Dropping water temps make fall streamer fishing some of the best of the year. The Brown Trout are moving upriver to spawn, and colder water temperatures let trout know they need to grab as many calories as they can get. A streamer in the morning, before the hatches start, can be a deadly tactic. Make sure to size your streamer to your fly line weight. Traditionally, fall streamers have some yellow or orange in them, though Brown Trout will move for a white streamer at almost any time. Depending on river choice, a sink tip may or may not be in order. The Blackfoot River and Clark Fork River always have sink tip water, while the parts of the Bitterroot River and Rock Creek may not be perfect for sink tip streamer fishing. In all the local Missoula rivers, big fish are moving for streamers! (Click here for 13 tips for fishing streamers)

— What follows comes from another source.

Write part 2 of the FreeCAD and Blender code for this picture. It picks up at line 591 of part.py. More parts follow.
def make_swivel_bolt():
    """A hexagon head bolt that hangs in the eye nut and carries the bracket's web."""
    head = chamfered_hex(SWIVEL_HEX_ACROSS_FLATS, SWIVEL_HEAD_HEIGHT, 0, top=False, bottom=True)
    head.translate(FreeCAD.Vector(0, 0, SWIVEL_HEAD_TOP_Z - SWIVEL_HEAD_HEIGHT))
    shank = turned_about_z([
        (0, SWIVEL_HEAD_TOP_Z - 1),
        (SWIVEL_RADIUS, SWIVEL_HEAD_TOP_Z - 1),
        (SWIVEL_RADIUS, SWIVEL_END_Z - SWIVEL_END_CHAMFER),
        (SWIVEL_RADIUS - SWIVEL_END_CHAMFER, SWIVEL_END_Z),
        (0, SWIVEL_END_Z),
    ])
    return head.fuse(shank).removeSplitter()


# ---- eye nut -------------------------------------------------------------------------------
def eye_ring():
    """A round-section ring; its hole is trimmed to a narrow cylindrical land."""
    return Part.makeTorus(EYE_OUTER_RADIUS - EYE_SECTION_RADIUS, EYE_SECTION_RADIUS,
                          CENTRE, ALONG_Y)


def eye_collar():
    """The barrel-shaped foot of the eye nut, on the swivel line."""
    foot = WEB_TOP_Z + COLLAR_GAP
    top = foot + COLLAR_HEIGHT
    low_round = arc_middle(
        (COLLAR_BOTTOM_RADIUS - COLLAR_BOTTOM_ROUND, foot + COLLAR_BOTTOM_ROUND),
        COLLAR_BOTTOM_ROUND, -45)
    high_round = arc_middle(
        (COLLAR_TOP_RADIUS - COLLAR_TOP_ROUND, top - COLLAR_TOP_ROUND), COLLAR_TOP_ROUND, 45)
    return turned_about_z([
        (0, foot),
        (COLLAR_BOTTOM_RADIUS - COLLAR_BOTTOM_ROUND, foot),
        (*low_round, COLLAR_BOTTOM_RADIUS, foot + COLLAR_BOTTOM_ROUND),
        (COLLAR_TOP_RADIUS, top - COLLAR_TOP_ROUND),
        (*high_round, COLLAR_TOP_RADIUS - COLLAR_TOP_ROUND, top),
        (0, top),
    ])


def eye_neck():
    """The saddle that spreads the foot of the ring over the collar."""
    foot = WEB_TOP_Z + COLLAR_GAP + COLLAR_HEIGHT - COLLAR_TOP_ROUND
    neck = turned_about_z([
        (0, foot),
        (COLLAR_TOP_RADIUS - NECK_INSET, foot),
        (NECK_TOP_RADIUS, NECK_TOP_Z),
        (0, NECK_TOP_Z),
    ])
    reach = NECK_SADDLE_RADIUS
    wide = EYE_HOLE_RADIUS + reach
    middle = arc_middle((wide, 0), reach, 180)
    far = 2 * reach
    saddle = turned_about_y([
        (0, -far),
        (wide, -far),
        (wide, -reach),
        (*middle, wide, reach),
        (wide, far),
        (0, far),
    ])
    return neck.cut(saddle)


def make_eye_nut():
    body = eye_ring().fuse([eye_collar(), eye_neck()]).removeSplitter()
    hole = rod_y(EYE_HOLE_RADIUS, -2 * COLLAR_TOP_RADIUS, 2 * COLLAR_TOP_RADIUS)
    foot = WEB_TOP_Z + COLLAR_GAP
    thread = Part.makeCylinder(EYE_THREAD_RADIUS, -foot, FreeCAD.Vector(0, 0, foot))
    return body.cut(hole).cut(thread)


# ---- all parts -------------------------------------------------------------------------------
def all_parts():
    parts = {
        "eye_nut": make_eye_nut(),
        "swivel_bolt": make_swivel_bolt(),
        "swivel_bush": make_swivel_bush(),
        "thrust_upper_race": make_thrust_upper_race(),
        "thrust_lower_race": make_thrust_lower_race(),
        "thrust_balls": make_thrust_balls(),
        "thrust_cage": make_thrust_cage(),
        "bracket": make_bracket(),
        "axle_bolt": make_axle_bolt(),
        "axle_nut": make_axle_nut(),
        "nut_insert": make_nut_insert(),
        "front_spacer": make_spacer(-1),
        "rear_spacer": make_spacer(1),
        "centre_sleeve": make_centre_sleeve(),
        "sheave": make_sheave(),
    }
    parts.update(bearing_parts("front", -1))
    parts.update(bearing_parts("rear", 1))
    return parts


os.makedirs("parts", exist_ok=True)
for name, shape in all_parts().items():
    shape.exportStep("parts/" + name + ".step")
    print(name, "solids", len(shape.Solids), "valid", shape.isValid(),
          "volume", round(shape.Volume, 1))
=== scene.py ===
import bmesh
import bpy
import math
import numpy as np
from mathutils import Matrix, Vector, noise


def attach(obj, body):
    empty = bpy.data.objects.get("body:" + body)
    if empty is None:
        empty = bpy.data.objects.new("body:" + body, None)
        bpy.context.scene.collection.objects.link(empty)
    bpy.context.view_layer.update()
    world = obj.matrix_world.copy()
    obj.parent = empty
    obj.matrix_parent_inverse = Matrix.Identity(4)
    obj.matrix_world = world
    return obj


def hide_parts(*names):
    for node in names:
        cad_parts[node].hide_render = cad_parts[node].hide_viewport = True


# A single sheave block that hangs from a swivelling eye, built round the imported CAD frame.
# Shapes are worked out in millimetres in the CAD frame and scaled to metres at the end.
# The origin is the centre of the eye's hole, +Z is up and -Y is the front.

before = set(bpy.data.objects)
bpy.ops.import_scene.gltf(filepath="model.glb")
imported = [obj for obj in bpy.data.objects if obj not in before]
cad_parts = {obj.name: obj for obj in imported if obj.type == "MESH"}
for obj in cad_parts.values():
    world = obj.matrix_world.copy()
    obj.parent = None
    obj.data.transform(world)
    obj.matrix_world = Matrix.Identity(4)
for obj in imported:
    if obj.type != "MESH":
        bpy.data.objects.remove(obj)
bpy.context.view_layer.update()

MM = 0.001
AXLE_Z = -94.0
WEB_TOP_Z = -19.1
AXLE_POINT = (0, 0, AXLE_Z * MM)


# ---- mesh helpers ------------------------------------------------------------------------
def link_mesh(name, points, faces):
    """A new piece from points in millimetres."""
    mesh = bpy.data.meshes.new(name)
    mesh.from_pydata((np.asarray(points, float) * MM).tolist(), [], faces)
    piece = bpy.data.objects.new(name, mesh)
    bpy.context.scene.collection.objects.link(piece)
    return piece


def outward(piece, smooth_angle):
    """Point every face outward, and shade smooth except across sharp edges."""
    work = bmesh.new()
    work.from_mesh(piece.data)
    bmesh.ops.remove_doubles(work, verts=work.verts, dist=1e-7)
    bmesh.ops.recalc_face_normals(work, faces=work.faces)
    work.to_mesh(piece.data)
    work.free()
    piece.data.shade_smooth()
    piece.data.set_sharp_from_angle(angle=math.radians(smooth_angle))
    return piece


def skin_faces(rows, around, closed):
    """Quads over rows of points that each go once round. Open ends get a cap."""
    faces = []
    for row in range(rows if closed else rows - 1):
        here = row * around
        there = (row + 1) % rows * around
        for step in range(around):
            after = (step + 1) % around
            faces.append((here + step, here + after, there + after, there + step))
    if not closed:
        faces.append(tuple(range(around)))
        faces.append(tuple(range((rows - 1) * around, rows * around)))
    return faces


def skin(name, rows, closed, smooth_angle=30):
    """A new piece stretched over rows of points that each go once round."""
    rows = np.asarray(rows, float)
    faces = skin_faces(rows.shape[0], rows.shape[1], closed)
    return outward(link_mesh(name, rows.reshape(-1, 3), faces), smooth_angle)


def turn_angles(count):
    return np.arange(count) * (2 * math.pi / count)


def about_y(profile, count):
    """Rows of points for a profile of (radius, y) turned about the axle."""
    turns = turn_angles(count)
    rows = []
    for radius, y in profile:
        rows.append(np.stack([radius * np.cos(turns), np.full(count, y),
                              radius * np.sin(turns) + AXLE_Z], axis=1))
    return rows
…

In Missoula Montana, fall means a lot of other things to its residents. There are two distinct seasons that arrive with the cool weather, hunting season and Griz season. The University of Montana fields a very competitive football team, and Washington Grizzly stadium holds 26,000 rabid fans every Saturday when the Griz are home. From the angler’s standpoint, you know where 26,000 of your closest friends will be from 10:00 am to 5:00 pm. Not a bad time to go fishing!

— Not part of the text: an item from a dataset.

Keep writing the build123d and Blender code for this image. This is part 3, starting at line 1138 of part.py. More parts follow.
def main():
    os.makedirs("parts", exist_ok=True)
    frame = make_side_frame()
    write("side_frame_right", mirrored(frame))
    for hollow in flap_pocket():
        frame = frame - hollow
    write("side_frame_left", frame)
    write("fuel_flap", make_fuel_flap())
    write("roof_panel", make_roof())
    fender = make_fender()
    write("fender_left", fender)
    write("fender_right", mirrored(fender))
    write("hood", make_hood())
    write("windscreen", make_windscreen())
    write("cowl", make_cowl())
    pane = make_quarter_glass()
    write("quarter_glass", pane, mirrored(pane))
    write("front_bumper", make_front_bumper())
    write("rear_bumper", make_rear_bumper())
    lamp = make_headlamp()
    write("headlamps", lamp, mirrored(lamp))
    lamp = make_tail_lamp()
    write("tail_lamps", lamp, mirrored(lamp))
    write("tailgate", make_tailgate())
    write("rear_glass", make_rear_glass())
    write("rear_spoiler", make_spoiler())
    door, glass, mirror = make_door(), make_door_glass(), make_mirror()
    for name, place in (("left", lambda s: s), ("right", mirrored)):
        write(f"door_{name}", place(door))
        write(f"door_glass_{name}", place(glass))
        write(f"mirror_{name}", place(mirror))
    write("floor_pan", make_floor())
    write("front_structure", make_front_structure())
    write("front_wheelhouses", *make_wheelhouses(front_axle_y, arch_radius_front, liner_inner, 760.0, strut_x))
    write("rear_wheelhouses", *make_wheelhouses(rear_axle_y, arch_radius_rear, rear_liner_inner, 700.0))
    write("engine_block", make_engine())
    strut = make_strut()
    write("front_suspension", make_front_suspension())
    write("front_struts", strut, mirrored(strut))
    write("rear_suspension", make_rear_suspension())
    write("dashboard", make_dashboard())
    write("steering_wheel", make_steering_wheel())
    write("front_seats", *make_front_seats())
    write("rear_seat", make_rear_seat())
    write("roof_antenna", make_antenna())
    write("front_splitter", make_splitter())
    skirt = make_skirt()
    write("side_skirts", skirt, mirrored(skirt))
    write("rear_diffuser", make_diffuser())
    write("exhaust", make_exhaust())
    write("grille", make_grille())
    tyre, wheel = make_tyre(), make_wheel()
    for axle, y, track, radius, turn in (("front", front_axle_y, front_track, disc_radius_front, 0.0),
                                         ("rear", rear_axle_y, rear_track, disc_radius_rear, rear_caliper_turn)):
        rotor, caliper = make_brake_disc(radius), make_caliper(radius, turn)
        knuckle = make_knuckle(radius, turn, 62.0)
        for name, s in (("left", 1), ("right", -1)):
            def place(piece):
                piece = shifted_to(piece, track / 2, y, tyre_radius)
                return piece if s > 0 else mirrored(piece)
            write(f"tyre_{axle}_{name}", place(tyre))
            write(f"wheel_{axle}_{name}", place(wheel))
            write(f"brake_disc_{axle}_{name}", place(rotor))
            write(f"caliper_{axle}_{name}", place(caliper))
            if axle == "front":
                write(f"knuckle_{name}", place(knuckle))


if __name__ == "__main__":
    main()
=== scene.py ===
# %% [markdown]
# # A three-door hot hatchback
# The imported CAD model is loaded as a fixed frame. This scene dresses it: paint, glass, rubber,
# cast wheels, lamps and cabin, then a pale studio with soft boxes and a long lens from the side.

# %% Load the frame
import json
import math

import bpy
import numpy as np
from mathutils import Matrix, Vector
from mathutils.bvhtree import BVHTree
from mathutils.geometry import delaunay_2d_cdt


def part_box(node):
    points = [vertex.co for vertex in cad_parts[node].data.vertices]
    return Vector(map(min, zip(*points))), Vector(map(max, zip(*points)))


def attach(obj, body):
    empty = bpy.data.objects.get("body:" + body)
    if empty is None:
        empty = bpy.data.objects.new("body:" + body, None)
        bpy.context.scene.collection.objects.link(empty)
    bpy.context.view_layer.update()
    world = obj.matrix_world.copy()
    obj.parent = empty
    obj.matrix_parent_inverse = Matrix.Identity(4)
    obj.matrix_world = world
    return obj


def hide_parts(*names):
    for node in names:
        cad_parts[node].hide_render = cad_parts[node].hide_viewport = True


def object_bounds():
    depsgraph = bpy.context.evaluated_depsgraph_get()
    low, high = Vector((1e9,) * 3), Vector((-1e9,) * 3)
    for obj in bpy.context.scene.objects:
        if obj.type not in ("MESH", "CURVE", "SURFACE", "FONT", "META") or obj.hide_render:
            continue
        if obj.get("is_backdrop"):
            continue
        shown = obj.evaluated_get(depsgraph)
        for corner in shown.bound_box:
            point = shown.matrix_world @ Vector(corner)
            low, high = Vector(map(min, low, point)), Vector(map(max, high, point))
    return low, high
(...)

A wide angle shot of the Griz football team taking on an opponent inside Washington Grizzly.

Other residents live here for the hunting. Antelope, deer, elk, Bear, Turkey, Pheasants and Waterfowl are all calling to the sportsmen of Montana. With such a limited season in the woods, most angling hunters put down their rods to pick up bows and rifles, and they head to the mountains. For those who angle, that means another large segment of friends are off the rivers as well. The crowds we’ve experienced throughout the summer are clearing out for football and hunting. Just like the grasshopper population is knocked down by fall’s cold weather, the fishermen population is knocked way down by fall’s cold weather activities. The rivers open up in the fall.

There are other issues that come up in fall fishing. As this is being written, there is a cold front coming in, bringing some winter weather. Water and cold weather are not a good combo. Hypothermia is a real concern, whether from falling in or just extended wading. We all know the fastest way to chill beer is put it in an ice bath. When you’re wading, especially as the water temps cool, you’re just like that beer, walking in a cold water bath. That drains energy and heat. Late season fishing means you need to plan ahead a bit. Have a spare change of clothes in the rig. Doesn’t need to be a tuxedo, just dry! Extra food and some water doesn’t hurt either. Maybe a thermos of hot coffee or soup. You get the point. Fall in August, and your friends laugh. Fall in on a 40 degree day, and it’s a bit more serious.

Missoula fly fishing guides and fisherman look forward to the amazing hatches and streamer fishing that the Fall has to offer. The seasons are turning, and long winter is just around the corner. But before the cold gets here to stay, the cool weather will make the fishing something wondrous to behold. Streamers move the big fish, hatches Like BWO, Mahogany and October Caddis bring the anglers out for one last hurrah. To many in town, fall fishing is the pinnacle of the entire year.